I'm not sure the bubble car has ever been taken seriously, and although Andy Kershaw tried his hardest, it was clearly difficult as he watched one trundle down the road. "It looks like a toy," he chuckled, "or a component of another vehicle that's dropped off and is rolling away on its own."

He was investigating the microcar – the term enthusiasts use – in Cheaper Than Walking, which took in postwar austerity and the Suez Crisis, when fears for our oil supply made the idea of a vehicle capable of 100mpg somewhat more attractive than it might otherwise have been. It was redolent of a less cynical age when, as Kershaw observed, we were ready to embrace the future.

He has a sure, relaxed touch, and there were lots of nice moments.

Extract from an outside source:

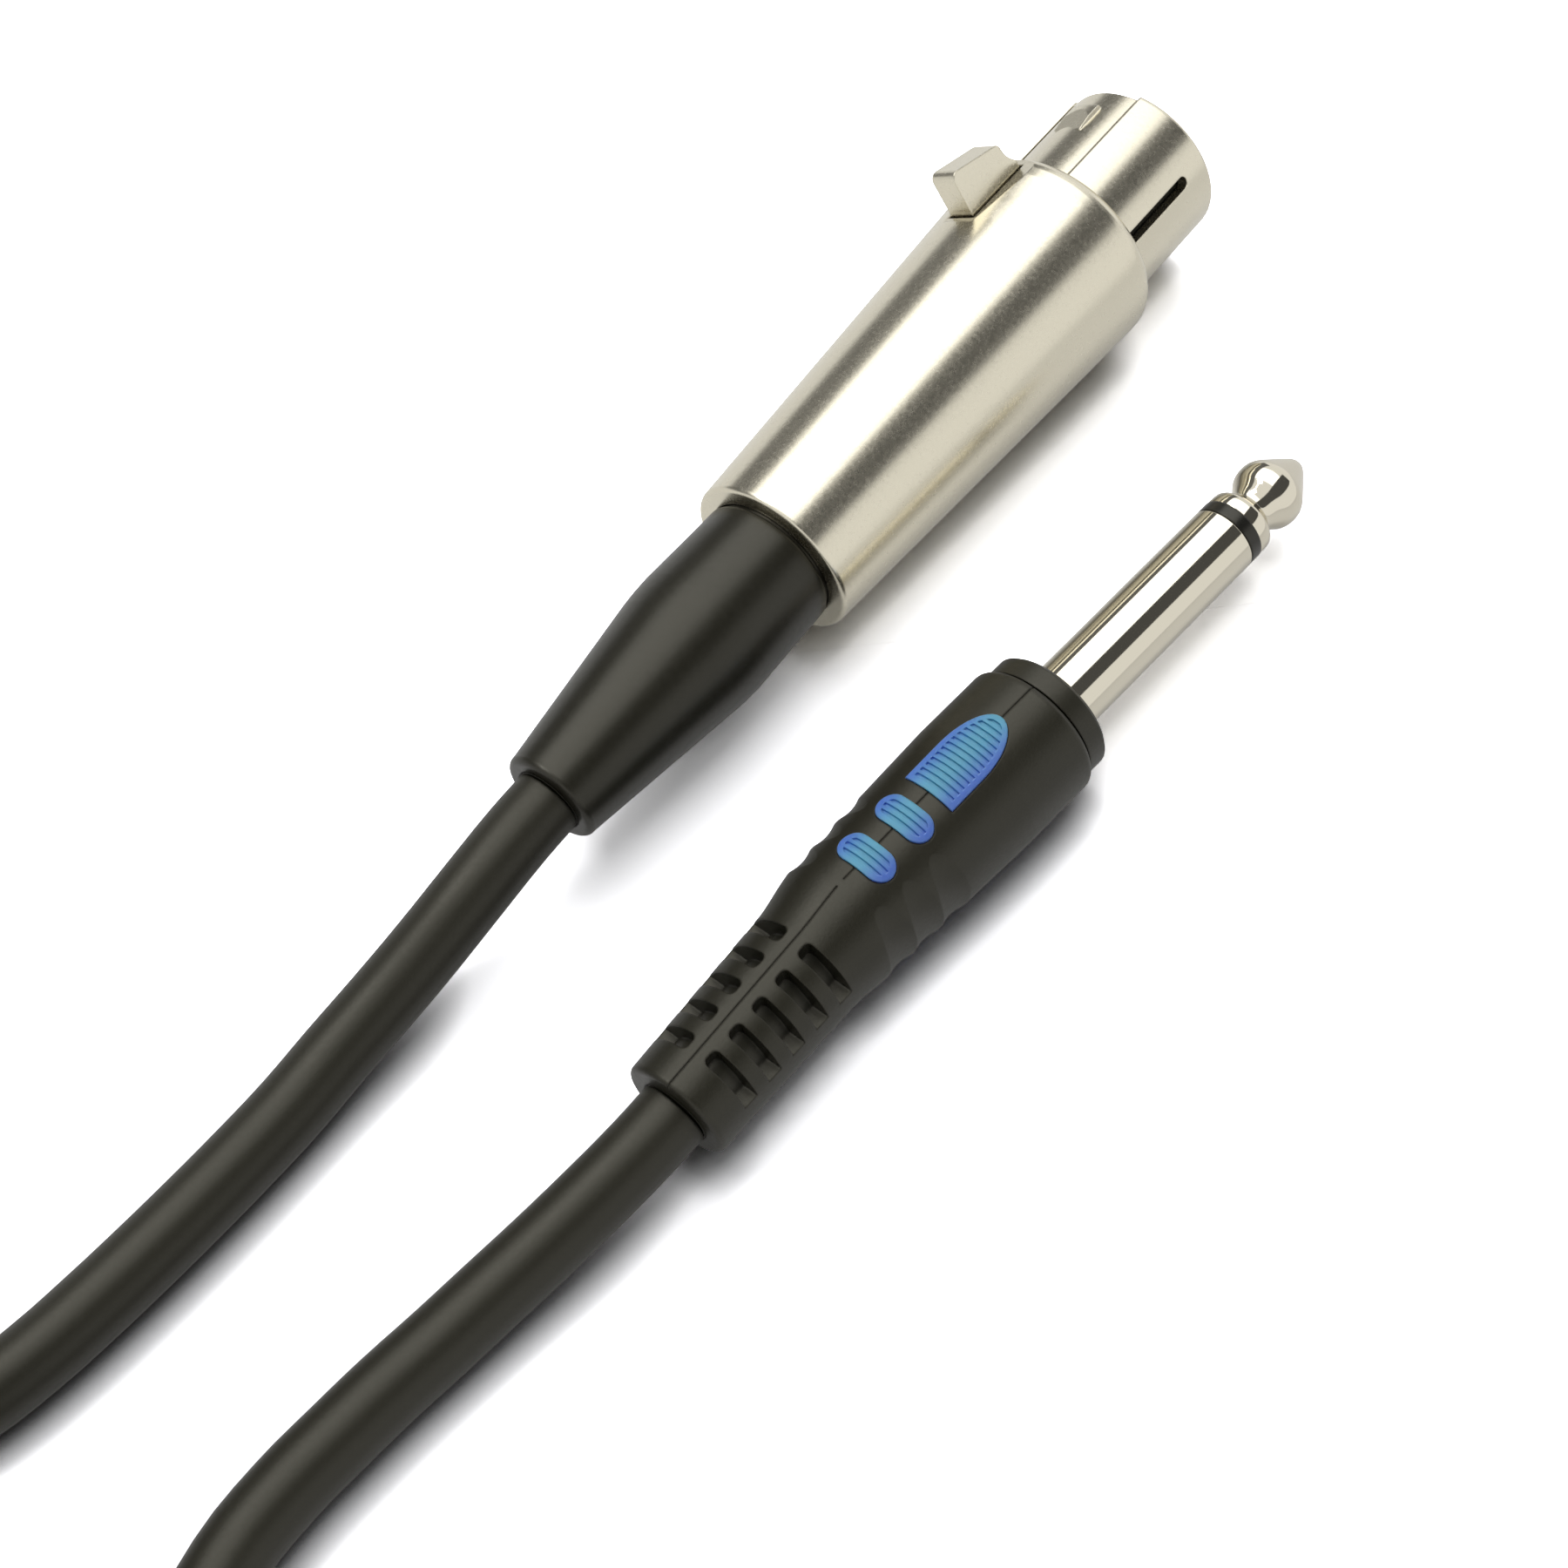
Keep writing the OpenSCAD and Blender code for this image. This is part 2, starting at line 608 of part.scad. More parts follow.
module xlr_boot() {
    outside = barrel_len + boot_step;
    wide = barrel_len + boot_straight;
    end_r = boot_end_d / 2;
    end_round = 0.6;
    taper = atan((boot_d / 2 - end_r) / (boot_end - wide));
    color("#222222") place_xlr() rotate_extrude($fn = round_fn) polygon(concat(
        [[cable_r + jacket_gap, -boot_flange_front], [boot_flange_r, -boot_flange_front],
            [boot_flange_r, lip_t - barrel_len], [boot_neck_r, lip_t - barrel_len], [boot_neck_r, -outside]],
        arc([boot_neck_r - 0.15, -outside - 0.4], 0.4, 90, 0, 4),
        arc([boot_d / 2 - boot_bend_r, -wide], boot_bend_r, 0, -taper, 4),
        arc([end_r - end_round, end_round - boot_end], end_round, 10, -90, 5),
        [[cable_r + jacket_gap, -boot_end]]));
}

module cable_end_xlr() {
    color("#2a2a2a") place_xlr() translate([0, 0, -boot_end])
        cylinder(r = cable_r, h = boot_end - jacket_front, $fn = small_fn);
}

// Where contact i's cup is soldered.
function cup(i, back) = [contact_r * cos(contact_angles[i]), contact_r * sin(contact_angles[i]), -back];

module wire_hot_xlr() {
    color("firebrick") place_xlr() wire_path([1.3, 0.9, -jacket_front], cup(1, flange_back + 1.2));
}

module wire_screen_xlr() {
    color("peru") place_xlr() wire_path([-1.3, 0.9, -jacket_front], cup(0, flange_back + 1.2));
}

module wire_link_xlr() {
    color("peru") place_xlr() wire_path([0, -1.5, -jacket_front], cup(2, flange_back + 1.2));
}

// A conductor swept from one point to another, square to Z at both ends.
module wire_path(from, to) {
    steps = 8;
    skin([for (i = [0 : steps]) let (t = i / steps, c = from + (to - from) * ease(t),
        z = from[2] + (to[2] - from[2]) * t) for (k = [0 : run_sides - 1])
            [c[0] + wire_r * cos(360 * k / run_sides), c[1] - wire_r * sin(360 * k / run_sides), z]], run_sides);
}

// Solid of the jack body's own outline, grown or shrunk by an amount.
module body_turned(grow) {
    rotate_extrude($fn = round_fn) polygon(concat(
        [[0, -body_start], [body_front_r - body_round, -body_start]],
        arc([body_front_r - body_round, -body_start - body_round], body_round + grow, 90, 0, 5),
        [[body_front_r + grow, -body_straight], [body_rear_r + grow, -body_end], [0, -body_end]]));
}

// Solid of the neck and the strain relief, before it is bent.
module relief_turned(grow) {
    rotate_extrude($fn = round_fn) polygon(concat(
        [[0, -body_end]],
        [for (i = [0 : 8]) [body_rear_r + grow + (relief_front_r - body_rear_r) * ease(i / 8),
            -body_end - neck_len * i / 8]],
        [[relief_rear_r + grow, -relief_end + 0.5]],
        arc([relief_rear_r + grow - 0.5, -relief_end + 0.5], 0.5, -15, -90, 5),
        [[0, -relief_end]]));
}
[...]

He recounted a conversation with one enthusiast about his car's capabilities: "'0-60?' I asked him. 'Never,' he replied." He met former Sidcup Bubblers, who would take the Harwich ferry and proceed en masse to Hanover: "We used to drive down the autobahn on the hard shoulder," remembered one Bubbler, fondly.

He had a go in one himself, and loved it: "The most exciting aspect is that as you're driving along … the cockpit is filling up slowly with deadly carbon monoxide fumes!" I have banged on about this before, so apologies for doing it again, but Kershaw is a terrific broadcaster who really should be given his own programme, or at least a regular gig.

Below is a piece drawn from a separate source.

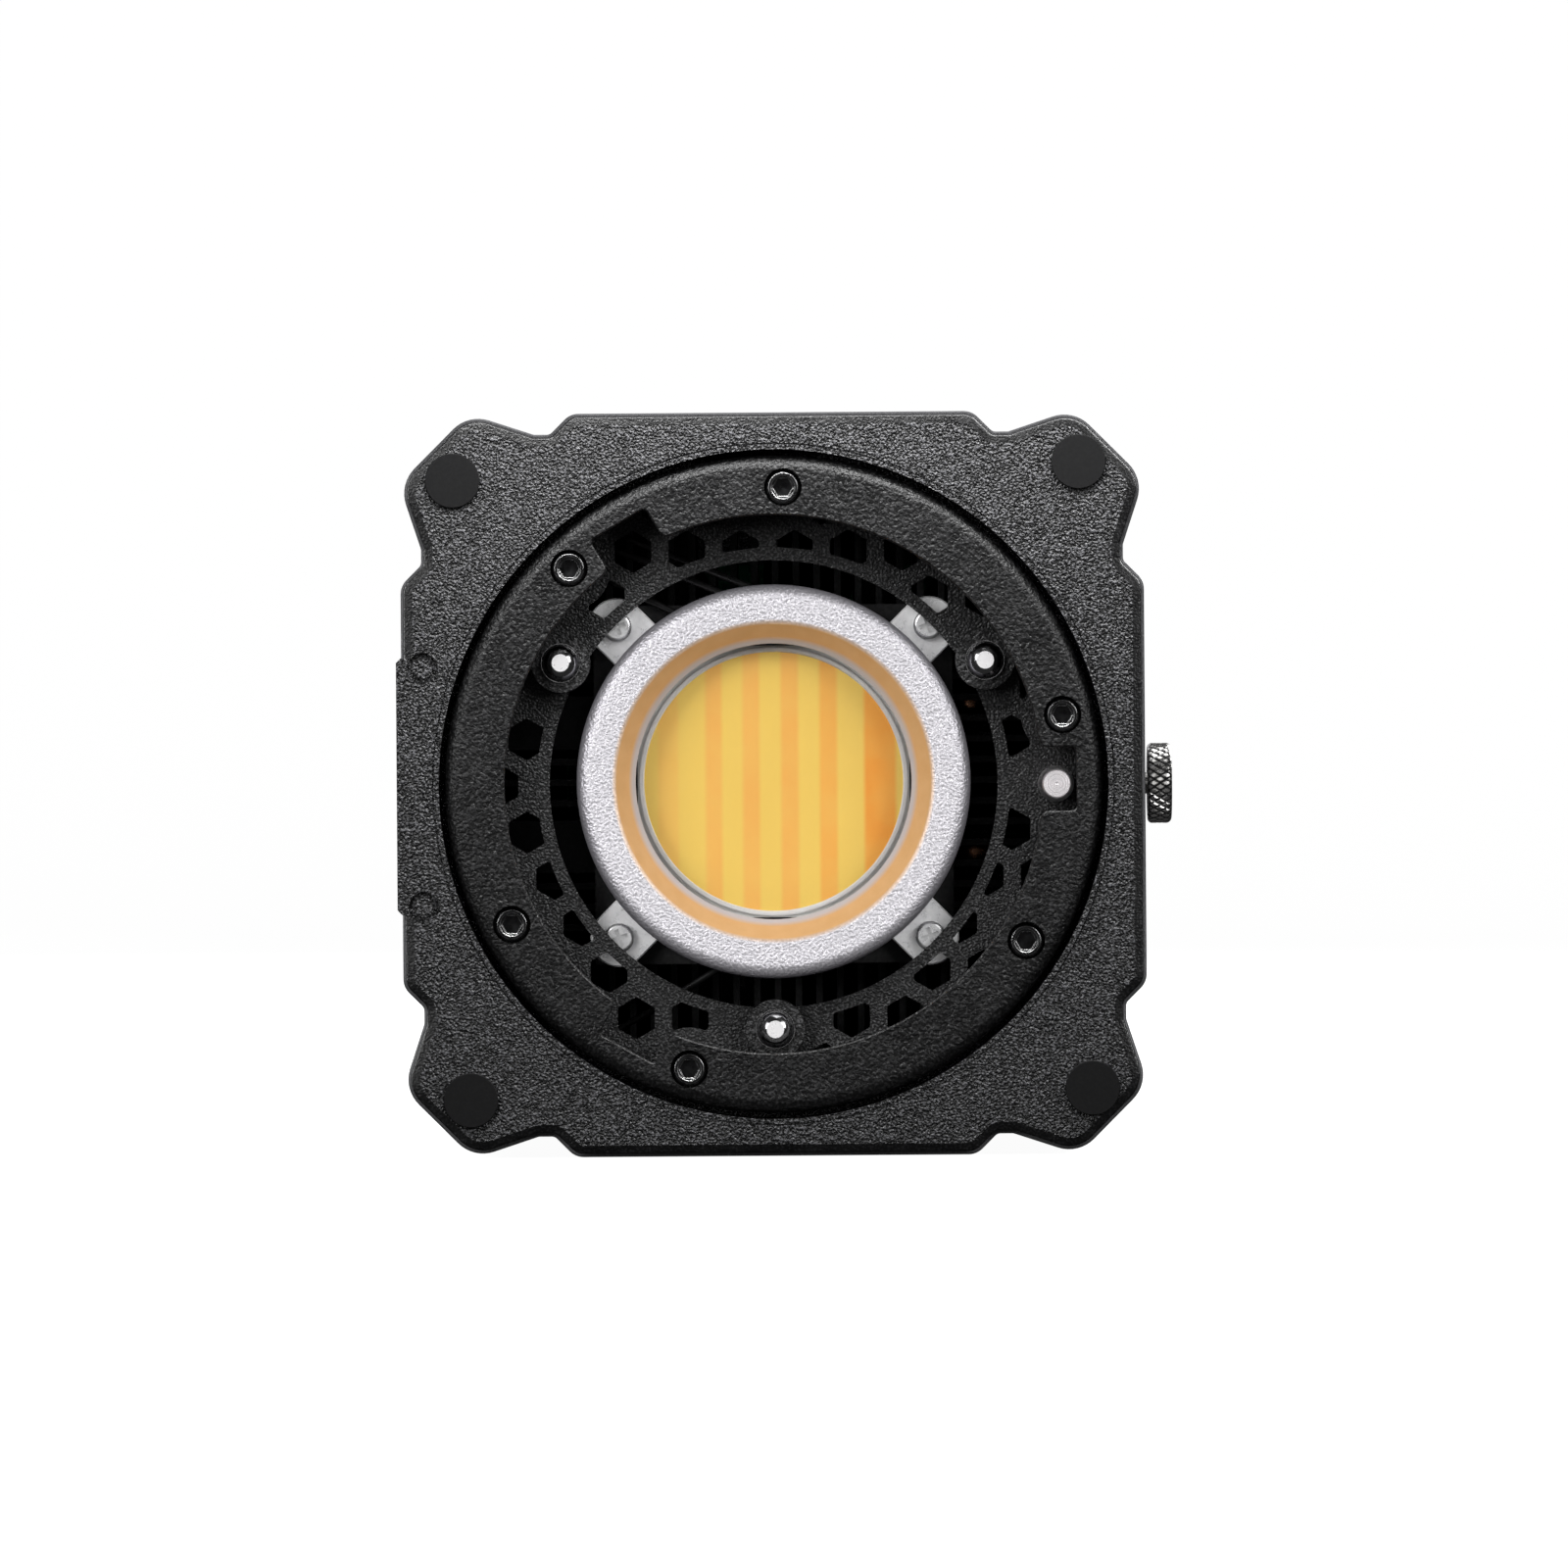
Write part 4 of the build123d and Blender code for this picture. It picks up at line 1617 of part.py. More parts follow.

If the postwar years were austere, the war years were, of course, worse. But One Man's War underlined our glorious British refusal to let life be disrupted. It centred on Lionel Bradley of the London Library, who documented, with a series of recently unearthed performance notes, the way in which the classical music community helped maintain national morale, and how events in the wider world was reflected in our cultural life. He recorded, for example, how very little Russian music was played – until Russia became our ally.

Bradley attended a poetry recital given by Edith Sitwell, which was interrupted by the noise of a flying bomb overhead. The audience tensed as it flew over, just missing the building. Sitwell, he wrote, "didn't miss a line".